* [What is required]
Copy down all of the data underneath, exactly as shown.

---------- Information shown

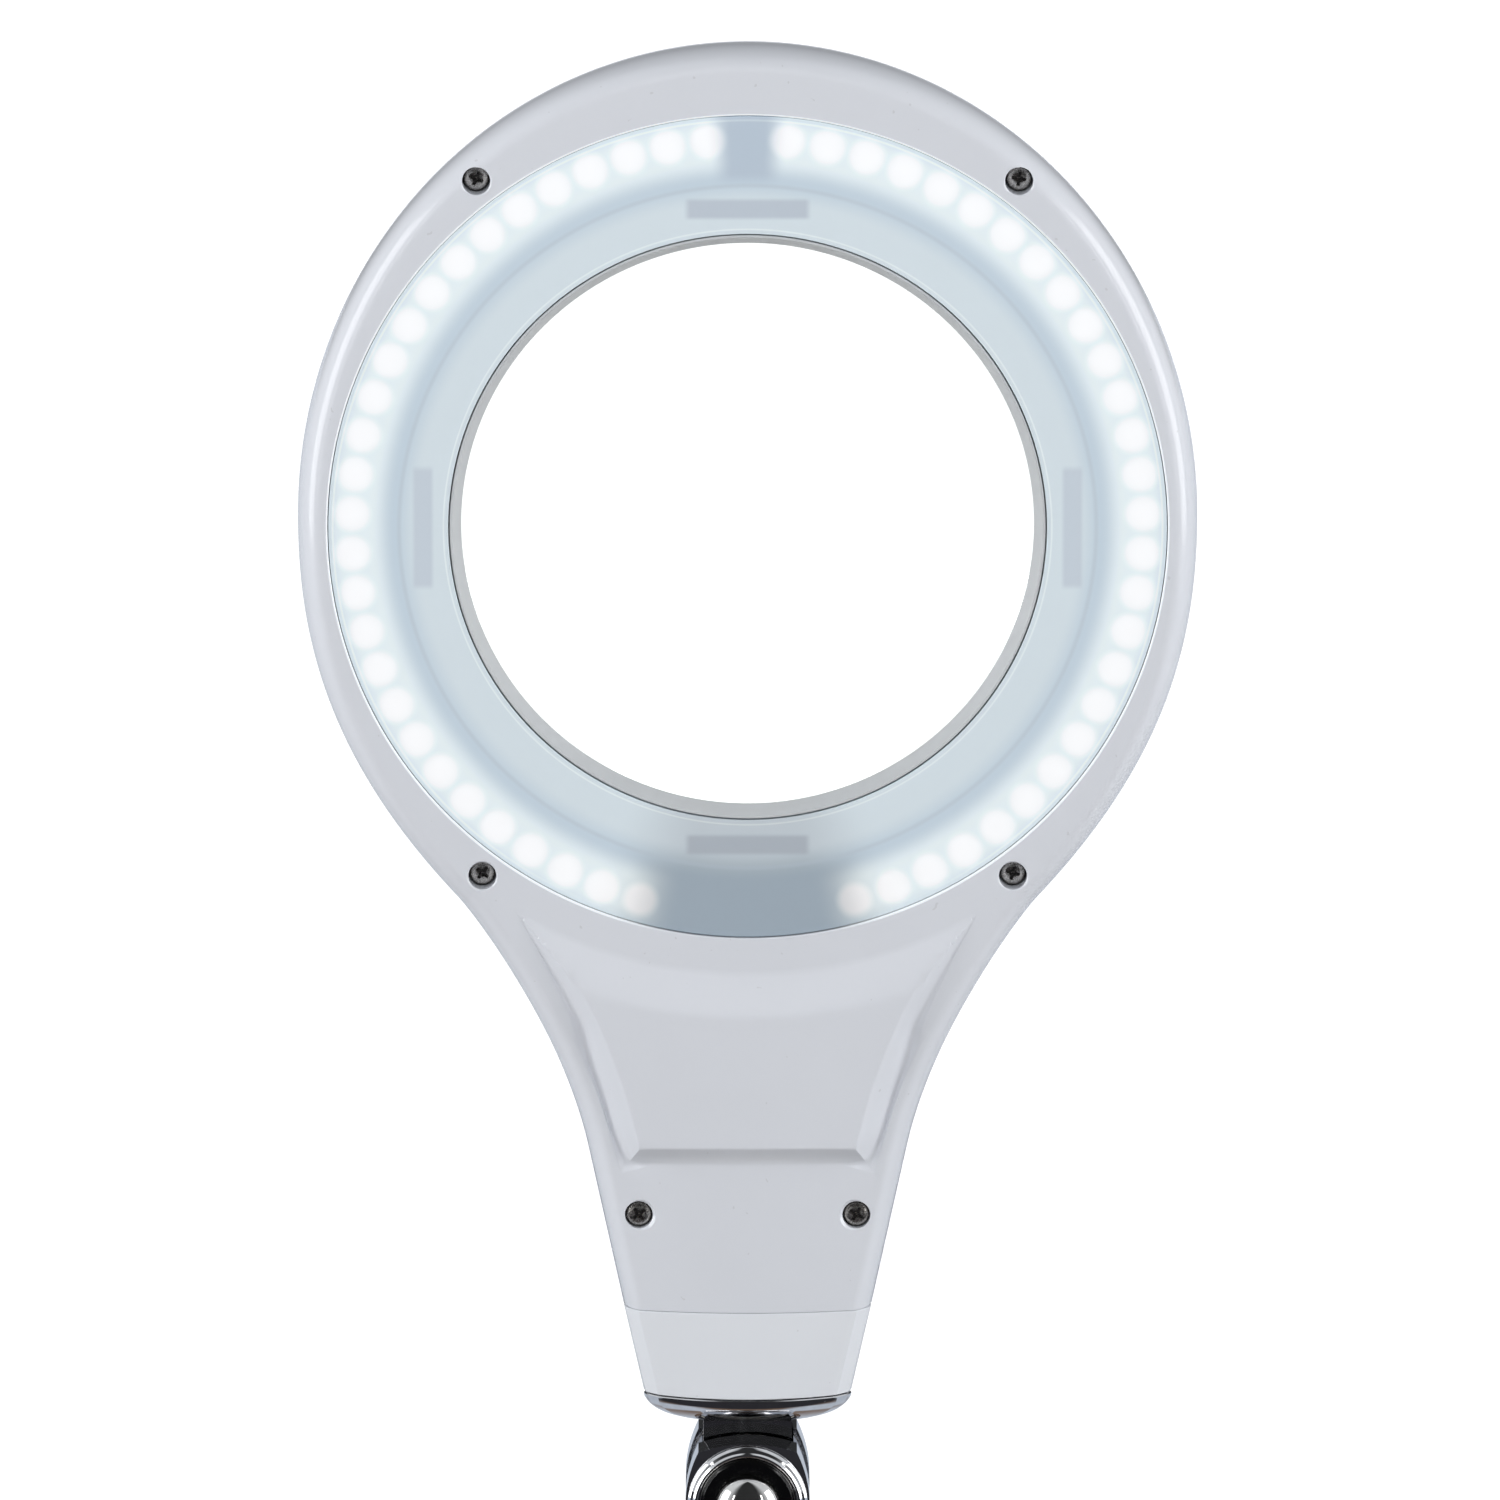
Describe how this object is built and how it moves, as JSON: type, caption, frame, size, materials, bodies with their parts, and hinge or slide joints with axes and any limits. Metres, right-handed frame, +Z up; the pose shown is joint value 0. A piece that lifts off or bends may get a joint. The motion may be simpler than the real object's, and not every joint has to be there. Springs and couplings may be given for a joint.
{
  "type": "LED magnifying lamp head",
  "caption": "Bench magnifying lamp head: large round lens inside a lit LED ring, white pear-shaped casing, and a chrome swivel and tilt knuckle with a pin for a lamp arm.",
  "frame": {"origin": "on the arm pin's axis, in the plane under the arm bush's flange, where it rests on the arm", "axes": "+Z up along the arm pin and the neck, towards the top of the lens ring; the LED side faces -Y, with the lens axis along Y; X is across the head"},
  "size_m": [0.1886, 0.0507, 0.3672],
  "materials": {
    "housing_white": "semi-gloss moulded white ABS",
    "collar_white": "semi-gloss moulded white ABS",
    "cover_clear": "clear moulded polycarbonate, lightly frosted inside",
    "reflector_white": "satin white, reflective",
    "led_board": "white solder mask with white LEDs lit",
    "lens_glass": "polished clear glass",
    "seat_grey": "satin grey",
    "casing_screw": "nickel-plated steel",
    "circuit_green": "solder mask with parts",
    "lead_red": "insulated lead",
    "switch_black": "satin black",
    "rocker_black": "semi-gloss black",
    "grommet_rubber": "matt black rubber",
    "chrome_bright": "bright chrome plate",
    "chrome_dark": "bright chrome plate, darker",
    "nylon_natural": "natural nylon",
    "plated_steel": "zinc plate",
    "disc_black": "satin black",
    "knob_black": "fine-textured black",
    "pin_steel": "ground steel",
    "clip_steel": "dark spring steel",
    "bush_nylon": "black nylon"
  },
  "bodies": {
    "arm_bush": {"arm_bush": "bush_nylon"},
    "knuckle": {"clevis": "chrome_bright", "boss_ring": "chrome_bright", "boss_disc": "disc_black", "cap_nut": "chrome_bright", "clamp_bolt": "plated_steel", "friction_washer_front": "nylon_natural", "friction_washer_rear": "nylon_natural", "arm_pin": "pin_steel", "pin_clip": "clip_steel"},
    "tongue": {"swivel_tongue": "chrome_dark", "spindle_washer": "nylon_natural", "spindle_nut": "plated_steel"},
    "head": {"front_bezel": "housing_white", "back_shell": "housing_white", "neck_collar": "collar_white", "led_cover": "cover_clear", "reflector_ring": "reflector_white", "led_board_left": "led_board", "led_board_right": "led_board", "lens": "lens_glass", "lens_seat_ring": "seat_grey", "casing_screw_top_left": "casing_screw", "casing_screw_top_right": "casing_screw", "casing_screw_side_left": "casing_screw", "casing_screw_side_right": "casing_screw", "casing_screw_neck_left": "casing_screw", "casing_screw_neck_right": "casing_screw", "driver_board": "circuit_green", "led_lead_left": "lead_red", "led_lead_right": "lead_red", "switch_body": "switch_black", "cable_grommet": "grommet_rubber", "swivel_cap": "chrome_bright"},
    "rocker": {"switch_rocker": "rocker_black"},
    "knob": {"tension_knob": "knob_black"}
  },
  "joints": [
    {"name": "arm_swivel", "type": "hinge", "parent": "arm_bush", "child": "knuckle", "pos_m": [0, 0, 0], "axis": [0, 0, 1], "range_deg": [-170, 170]},
    {"name": "head_tilt", "type": "hinge", "parent": "knuckle", "child": "tongue", "pos_m": [0, 0, 0.03], "axis": [0, 1, 0], "range_deg": [-90, 90]},
    {"name": "head_swivel", "type": "hinge", "parent": "tongue", "child": "head", "pos_m": [0, 0, 0.046], "axis": [0, 0, 1], "range_deg": [-165, 165]},
    {"name": "knob_turn", "type": "hinge", "parent": "knuckle", "child": "knob", "pos_m": [0, 0.02, 0.03], "axis": [0, 1, 0], "range_deg": [-360, 45]},
    {"name": "rocker_press", "type": "hinge", "parent": "head", "child": "rocker", "pos_m": [0, 0.0125, 0.1174], "axis": [1, 0, 0], "range_deg": [-16, 0]}
  ]
}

--------------------

* [Solution to this problem]
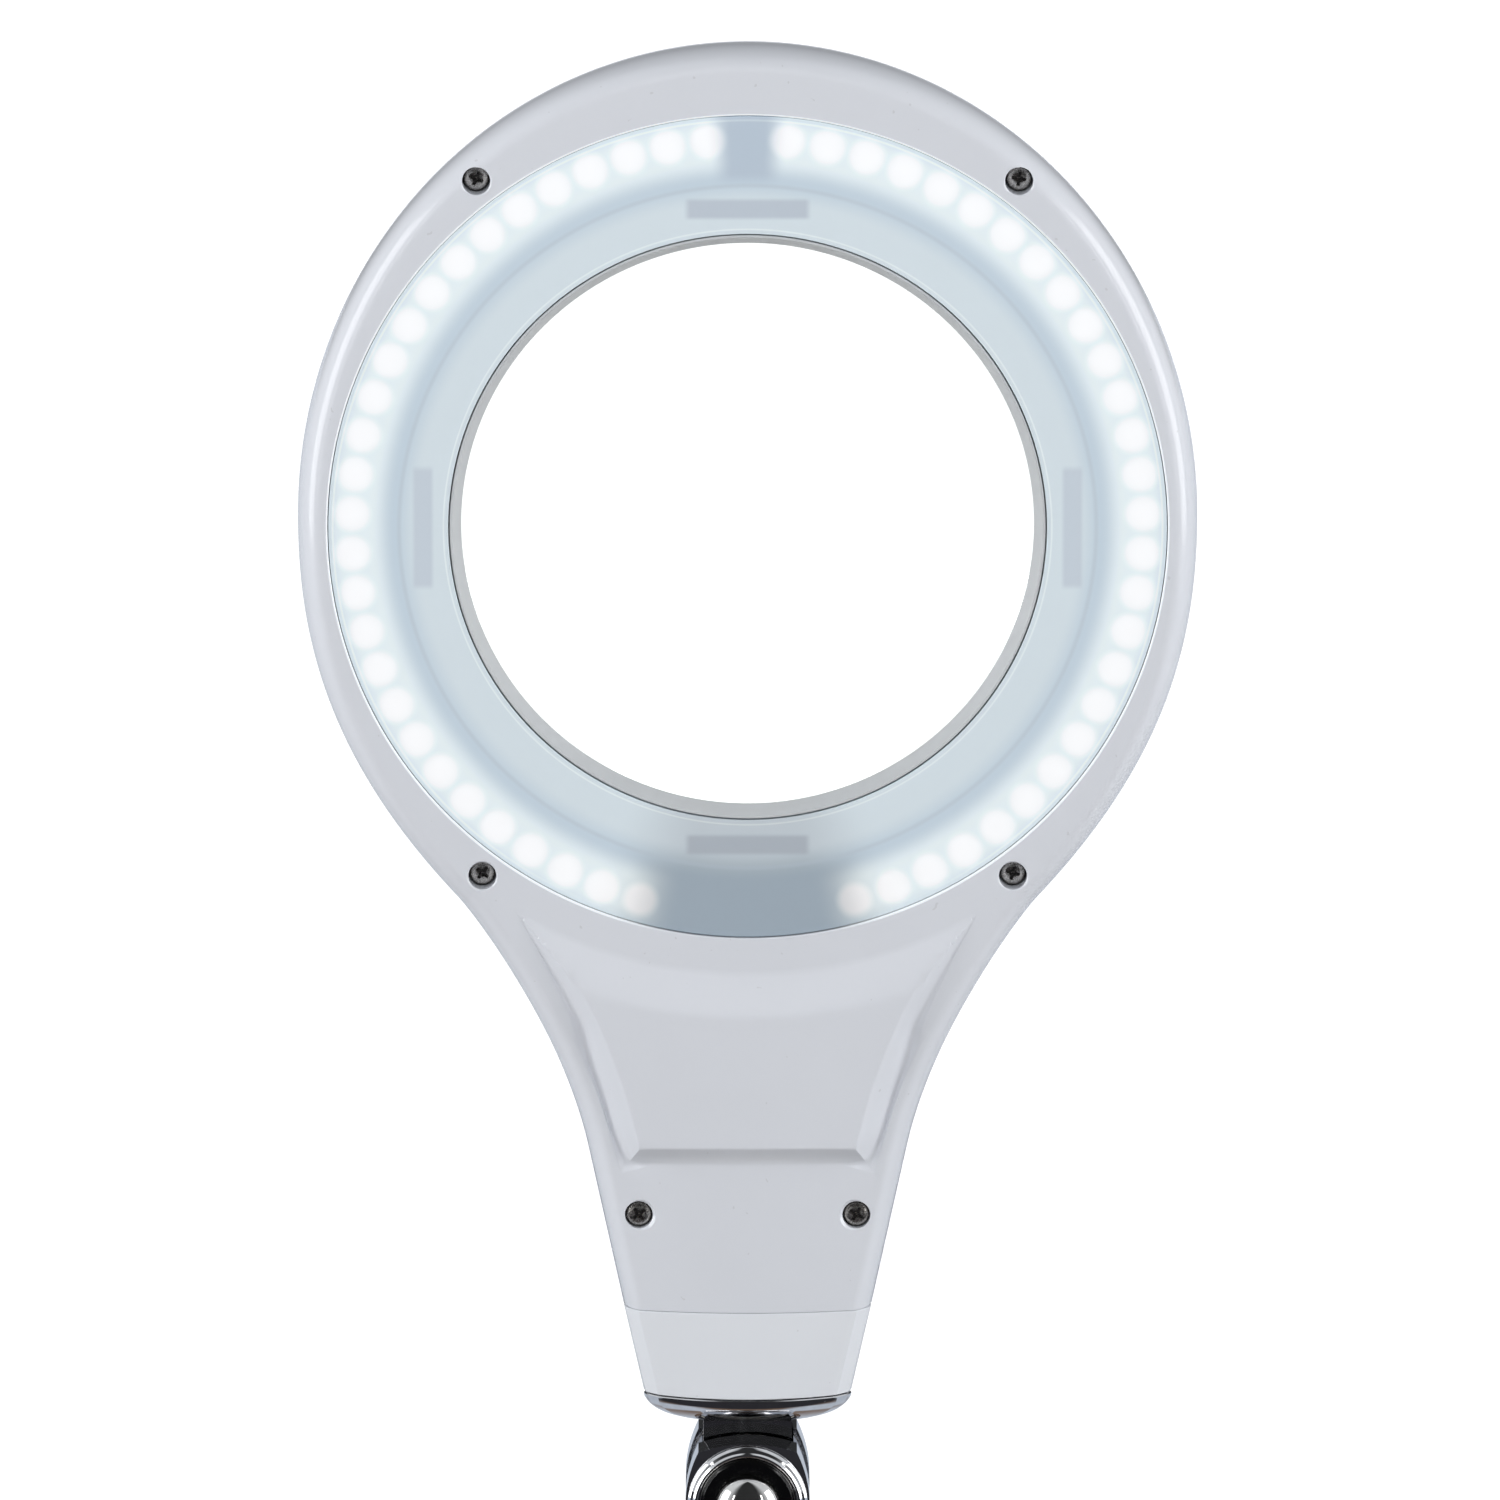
Describe how this object is built and how it moves, as JSON: type, caption, frame, size, materials, bodies with their parts, and hinge or slide joints with axes and any limits. Metres, right-handed frame, +Z up; the pose shown is joint value 0. A piece that lifts off or bends may get a joint. The motion may be simpler than the real object's, and not every joint has to be there. Springs and couplings may be given for a joint.
{
  "type": "LED magnifying lamp head",
  "caption": "Bench magnifying lamp head: large round lens inside a lit LED ring, white pear-shaped casing, and a chrome swivel and tilt knuckle with a pin for a lamp arm.",
  "frame": {"origin": "on the arm pin's axis, in the plane under the arm bush's flange, where it rests on the arm", "axes": "+Z up along the arm pin and the neck, towards the top of the lens ring; the LED side faces -Y, with the lens axis along Y; X is across the head"},
  "size_m": [0.1886, 0.0507, 0.3672],
  "materials": {
    "housing_white": "semi-gloss moulded white ABS",
    "collar_white": "semi-gloss moulded white ABS",
    "cover_clear": "clear moulded polycarbonate, lightly frosted inside",
    "reflector_white": "satin white, reflective",
    "led_board": "white solder mask with white LEDs lit",
    "lens_glass": "polished clear glass",
    "seat_grey": "satin grey",
    "casing_screw": "nickel-plated steel",
    "circuit_green": "solder mask with parts",
    "lead_red": "insulated lead",
    "switch_black": "satin black",
    "rocker_black": "semi-gloss black",
    "grommet_rubber": "matt black rubber",
    "chrome_bright": "bright chrome plate",
    "chrome_dark": "bright chrome plate, darker",
    "nylon_natural": "natural nylon",
    "plated_steel": "zinc plate",
    "disc_black": "satin black",
    "knob_black": "fine-textured black",
    "pin_steel": "ground steel",
    "clip_steel": "dark spring steel",
    "bush_nylon": "black nylon"
  },
  "bodies": {
    "arm_bush": {"arm_bush": "bush_nylon"},
    "knuckle": {"clevis": "chrome_bright", "boss_ring": "chrome_bright", "boss_disc": "disc_black", "cap_nut": "chrome_bright", "clamp_bolt": "plated_steel", "friction_washer_front": "nylon_natural", "friction_washer_rear": "nylon_natural", "arm_pin": "pin_steel", "pin_clip": "clip_steel"},
    "tongue": {"swivel_tongue": "chrome_dark", "spindle_washer": "nylon_natural", "spindle_nut": "plated_steel"},
    "head": {"front_bezel": "housing_white", "back_shell": "housing_white", "neck_collar": "collar_white", "led_cover": "cover_clear", "reflector_ring": "reflector_white", "led_board_left": "led_board", "led_board_right": "led_board", "lens": "lens_glass", "lens_seat_ring": "seat_grey", "casing_screw_top_left": "casing_screw", "casing_screw_top_right": "casing_screw", "casing_screw_side_left": "casing_screw", "casing_screw_side_right": "casing_screw", "casing_screw_neck_left": "casing_screw", "casing_screw_neck_right": "casing_screw", "driver_board": "circuit_green", "led_lead_left": "lead_red", "led_lead_right": "lead_red", "switch_body": "switch_black", "cable_grommet": "grommet_rubber", "swivel_cap": "chrome_bright"},
    "rocker": {"switch_rocker": "rocker_black"},
    "knob": {"tension_knob": "knob_black"}
  },
  "joints": [
    {"name": "arm_swivel", "type": "hinge", "parent": "arm_bush", "child": "knuckle", "pos_m": [0, 0, 0], "axis": [0, 0, 1], "range_deg": [-170, 170]},
    {"name": "head_tilt", "type": "hinge", "parent": "knuckle", "child": "tongue", "pos_m": [0, 0, 0.03], "axis": [0, 1, 0], "range_deg": [-90, 90]},
    {"name": "head_swivel", "type": "hinge", "parent": "tongue", "child": "head", "pos_m": [0, 0, 0.046], "axis": [0, 0, 1], "range_deg": [-165, 165]},
    {"name": "knob_turn", "type": "hinge", "parent": "knuckle", "child": "knob", "pos_m": [0, 0.02, 0.03], "axis": [0, 1, 0], "range_deg": [-360, 45]},
    {"name": "rocker_press", "type": "hinge", "parent": "head", "child": "rocker", "pos_m": [0, 0.0125, 0.1174], "axis": [1, 0, 0], "range_deg": [-16, 0]}
  ]
}